### Information provided
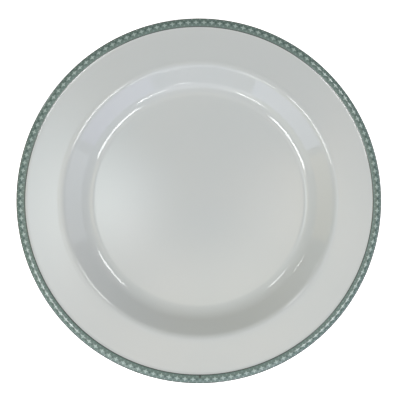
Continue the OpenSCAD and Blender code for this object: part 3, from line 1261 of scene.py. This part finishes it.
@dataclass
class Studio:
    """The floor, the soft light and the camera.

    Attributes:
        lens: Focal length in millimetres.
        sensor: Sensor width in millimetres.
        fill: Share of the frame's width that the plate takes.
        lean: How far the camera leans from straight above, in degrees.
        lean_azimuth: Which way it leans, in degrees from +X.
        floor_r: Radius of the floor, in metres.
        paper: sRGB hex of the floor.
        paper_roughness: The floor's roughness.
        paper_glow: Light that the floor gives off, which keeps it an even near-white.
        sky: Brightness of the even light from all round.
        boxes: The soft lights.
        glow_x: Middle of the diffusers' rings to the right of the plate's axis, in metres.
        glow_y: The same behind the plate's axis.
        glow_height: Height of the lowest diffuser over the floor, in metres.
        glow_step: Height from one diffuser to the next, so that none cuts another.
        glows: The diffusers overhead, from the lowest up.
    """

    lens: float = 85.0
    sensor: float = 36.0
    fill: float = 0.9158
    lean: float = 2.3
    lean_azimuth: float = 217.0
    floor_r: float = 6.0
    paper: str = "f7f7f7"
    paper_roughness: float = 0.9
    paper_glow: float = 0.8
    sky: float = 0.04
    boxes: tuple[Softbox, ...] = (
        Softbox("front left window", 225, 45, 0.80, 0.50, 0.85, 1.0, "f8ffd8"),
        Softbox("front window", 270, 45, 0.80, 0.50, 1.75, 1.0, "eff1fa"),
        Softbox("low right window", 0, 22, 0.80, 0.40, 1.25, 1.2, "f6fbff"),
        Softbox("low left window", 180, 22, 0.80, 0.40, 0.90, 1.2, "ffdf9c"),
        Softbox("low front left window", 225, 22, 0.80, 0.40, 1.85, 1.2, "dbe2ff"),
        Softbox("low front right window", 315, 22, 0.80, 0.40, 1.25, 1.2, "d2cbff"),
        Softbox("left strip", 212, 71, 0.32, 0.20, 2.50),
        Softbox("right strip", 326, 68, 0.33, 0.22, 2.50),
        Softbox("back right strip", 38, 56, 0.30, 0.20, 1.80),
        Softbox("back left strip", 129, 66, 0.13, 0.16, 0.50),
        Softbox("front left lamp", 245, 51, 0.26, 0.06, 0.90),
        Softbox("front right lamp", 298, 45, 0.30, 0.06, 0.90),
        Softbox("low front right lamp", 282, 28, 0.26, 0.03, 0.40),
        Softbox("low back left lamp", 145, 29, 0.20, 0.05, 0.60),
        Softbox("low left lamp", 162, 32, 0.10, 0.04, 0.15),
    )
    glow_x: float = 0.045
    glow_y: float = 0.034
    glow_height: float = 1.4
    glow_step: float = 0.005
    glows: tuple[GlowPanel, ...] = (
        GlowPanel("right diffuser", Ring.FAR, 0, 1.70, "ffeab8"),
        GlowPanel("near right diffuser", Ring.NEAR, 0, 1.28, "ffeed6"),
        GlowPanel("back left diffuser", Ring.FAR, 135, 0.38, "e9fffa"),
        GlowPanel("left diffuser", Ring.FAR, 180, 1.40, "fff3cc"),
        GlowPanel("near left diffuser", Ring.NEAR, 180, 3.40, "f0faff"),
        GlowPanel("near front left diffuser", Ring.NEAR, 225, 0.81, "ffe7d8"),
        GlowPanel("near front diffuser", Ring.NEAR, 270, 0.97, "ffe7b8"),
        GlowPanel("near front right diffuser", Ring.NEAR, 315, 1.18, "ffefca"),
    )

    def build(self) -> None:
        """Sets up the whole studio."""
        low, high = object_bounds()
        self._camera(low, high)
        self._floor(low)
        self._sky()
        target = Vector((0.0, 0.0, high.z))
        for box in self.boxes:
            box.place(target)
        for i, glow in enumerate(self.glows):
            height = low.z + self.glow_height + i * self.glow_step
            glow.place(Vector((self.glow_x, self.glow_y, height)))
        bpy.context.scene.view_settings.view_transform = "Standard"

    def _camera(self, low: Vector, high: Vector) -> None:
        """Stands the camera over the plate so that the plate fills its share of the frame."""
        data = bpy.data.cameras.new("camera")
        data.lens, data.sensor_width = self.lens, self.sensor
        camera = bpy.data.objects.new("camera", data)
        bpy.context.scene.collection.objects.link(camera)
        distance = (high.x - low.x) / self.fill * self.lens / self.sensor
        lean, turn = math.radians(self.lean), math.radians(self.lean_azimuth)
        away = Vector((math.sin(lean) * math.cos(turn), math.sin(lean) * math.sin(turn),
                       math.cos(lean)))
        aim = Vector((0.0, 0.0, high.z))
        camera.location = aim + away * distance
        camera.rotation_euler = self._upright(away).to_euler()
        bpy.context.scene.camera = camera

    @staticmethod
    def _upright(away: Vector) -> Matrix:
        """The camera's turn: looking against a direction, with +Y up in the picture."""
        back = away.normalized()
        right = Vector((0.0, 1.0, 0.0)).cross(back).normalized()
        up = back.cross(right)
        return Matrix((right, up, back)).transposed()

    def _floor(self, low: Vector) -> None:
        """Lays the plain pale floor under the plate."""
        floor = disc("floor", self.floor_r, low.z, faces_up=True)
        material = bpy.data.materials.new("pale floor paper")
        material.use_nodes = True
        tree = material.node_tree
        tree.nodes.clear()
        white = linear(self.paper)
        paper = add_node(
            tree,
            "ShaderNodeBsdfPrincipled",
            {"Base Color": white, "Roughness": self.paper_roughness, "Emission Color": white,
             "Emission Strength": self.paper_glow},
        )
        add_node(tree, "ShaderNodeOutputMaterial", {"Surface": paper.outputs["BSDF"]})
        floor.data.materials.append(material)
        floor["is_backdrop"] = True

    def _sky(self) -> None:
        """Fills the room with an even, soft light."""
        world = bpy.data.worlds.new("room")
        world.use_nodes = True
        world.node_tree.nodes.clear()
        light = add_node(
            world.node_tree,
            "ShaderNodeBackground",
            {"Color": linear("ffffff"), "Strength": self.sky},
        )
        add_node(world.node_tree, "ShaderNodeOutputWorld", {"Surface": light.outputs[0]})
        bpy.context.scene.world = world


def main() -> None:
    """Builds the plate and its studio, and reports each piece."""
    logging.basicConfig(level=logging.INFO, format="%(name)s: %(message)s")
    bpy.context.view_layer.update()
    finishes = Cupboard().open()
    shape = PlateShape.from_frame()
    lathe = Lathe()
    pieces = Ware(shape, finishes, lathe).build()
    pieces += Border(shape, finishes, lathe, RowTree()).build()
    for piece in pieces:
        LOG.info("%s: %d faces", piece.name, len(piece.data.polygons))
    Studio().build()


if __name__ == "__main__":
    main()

### What is expected
Extract exactly the leading lines of the data, stopping at and including the line with "and the camera.".

### Problem solution
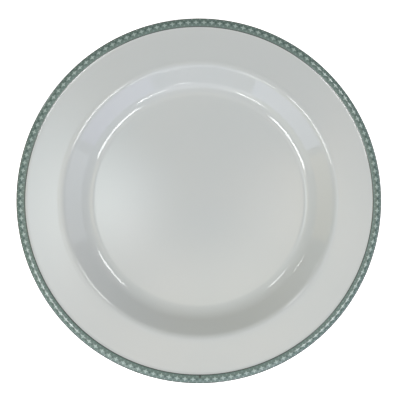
Continue the OpenSCAD and Blender code for this object: part 3, from line 1261 of scene.py. This part finishes it.
@dataclass
class Studio:
    """The floor, the soft light and the camera.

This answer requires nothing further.